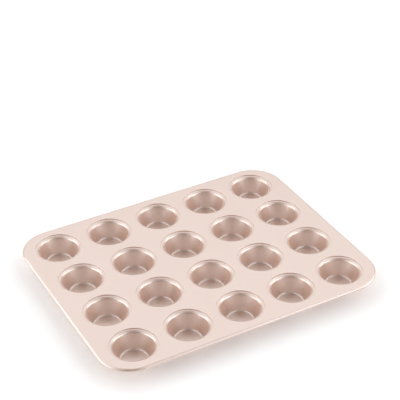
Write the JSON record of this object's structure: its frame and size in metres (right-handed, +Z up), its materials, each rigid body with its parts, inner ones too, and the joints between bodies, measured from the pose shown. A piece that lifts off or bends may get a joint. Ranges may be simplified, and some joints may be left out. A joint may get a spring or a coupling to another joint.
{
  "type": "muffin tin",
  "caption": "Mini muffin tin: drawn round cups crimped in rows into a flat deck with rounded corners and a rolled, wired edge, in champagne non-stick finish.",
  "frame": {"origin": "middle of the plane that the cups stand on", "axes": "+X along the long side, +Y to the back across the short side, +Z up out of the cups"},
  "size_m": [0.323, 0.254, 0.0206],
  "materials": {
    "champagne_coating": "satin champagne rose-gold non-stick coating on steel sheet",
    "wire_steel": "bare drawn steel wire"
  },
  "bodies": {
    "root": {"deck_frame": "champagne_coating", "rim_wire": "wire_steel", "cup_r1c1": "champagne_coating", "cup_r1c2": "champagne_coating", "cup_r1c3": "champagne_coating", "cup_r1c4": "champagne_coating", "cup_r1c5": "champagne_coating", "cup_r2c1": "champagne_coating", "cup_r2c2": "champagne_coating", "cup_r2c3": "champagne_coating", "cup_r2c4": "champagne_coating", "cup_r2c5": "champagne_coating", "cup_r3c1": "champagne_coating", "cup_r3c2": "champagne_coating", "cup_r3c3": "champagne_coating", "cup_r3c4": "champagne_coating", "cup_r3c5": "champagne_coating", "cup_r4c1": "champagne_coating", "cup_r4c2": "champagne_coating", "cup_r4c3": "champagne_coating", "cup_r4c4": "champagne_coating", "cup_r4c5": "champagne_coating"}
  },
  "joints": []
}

-=-=-=-=-

| PROBLEM REQUIREMENTS |
Write out the listing once more, matching it exactly.

| FINISHED EXERCISE |
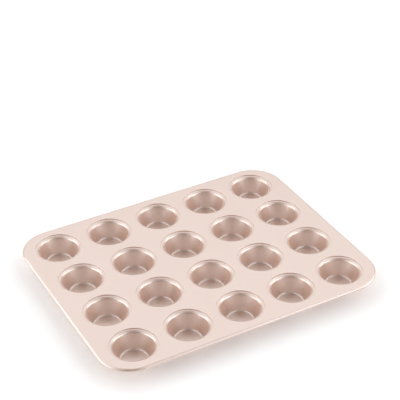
Write the JSON record of this object's structure: its frame and size in metres (right-handed, +Z up), its materials, each rigid body with its parts, inner ones too, and the joints between bodies, measured from the pose shown. A piece that lifts off or bends may get a joint. Ranges may be simplified, and some joints may be left out. A joint may get a spring or a coupling to another joint.
{
  "type": "muffin tin",
  "caption": "Mini muffin tin: drawn round cups crimped in rows into a flat deck with rounded corners and a rolled, wired edge, in champagne non-stick finish.",
  "frame": {"origin": "middle of the plane that the cups stand on", "axes": "+X along the long side, +Y to the back across the short side, +Z up out of the cups"},
  "size_m": [0.323, 0.254, 0.0206],
  "materials": {
    "champagne_coating": "satin champagne rose-gold non-stick coating on steel sheet",
    "wire_steel": "bare drawn steel wire"
  },
  "bodies": {
    "root": {"deck_frame": "champagne_coating", "rim_wire": "wire_steel", "cup_r1c1": "champagne_coating", "cup_r1c2": "champagne_coating", "cup_r1c3": "champagne_coating", "cup_r1c4": "champagne_coating", "cup_r1c5": "champagne_coating", "cup_r2c1": "champagne_coating", "cup_r2c2": "champagne_coating", "cup_r2c3": "champagne_coating", "cup_r2c4": "champagne_coating", "cup_r2c5": "champagne_coating", "cup_r3c1": "champagne_coating", "cup_r3c2": "champagne_coating", "cup_r3c3": "champagne_coating", "cup_r3c4": "champagne_coating", "cup_r3c5": "champagne_coating", "cup_r4c1": "champagne_coating", "cup_r4c2": "champagne_coating", "cup_r4c3": "champagne_coating", "cup_r4c4": "champagne_coating", "cup_r4c5": "champagne_coating"}
  },
  "joints": []
}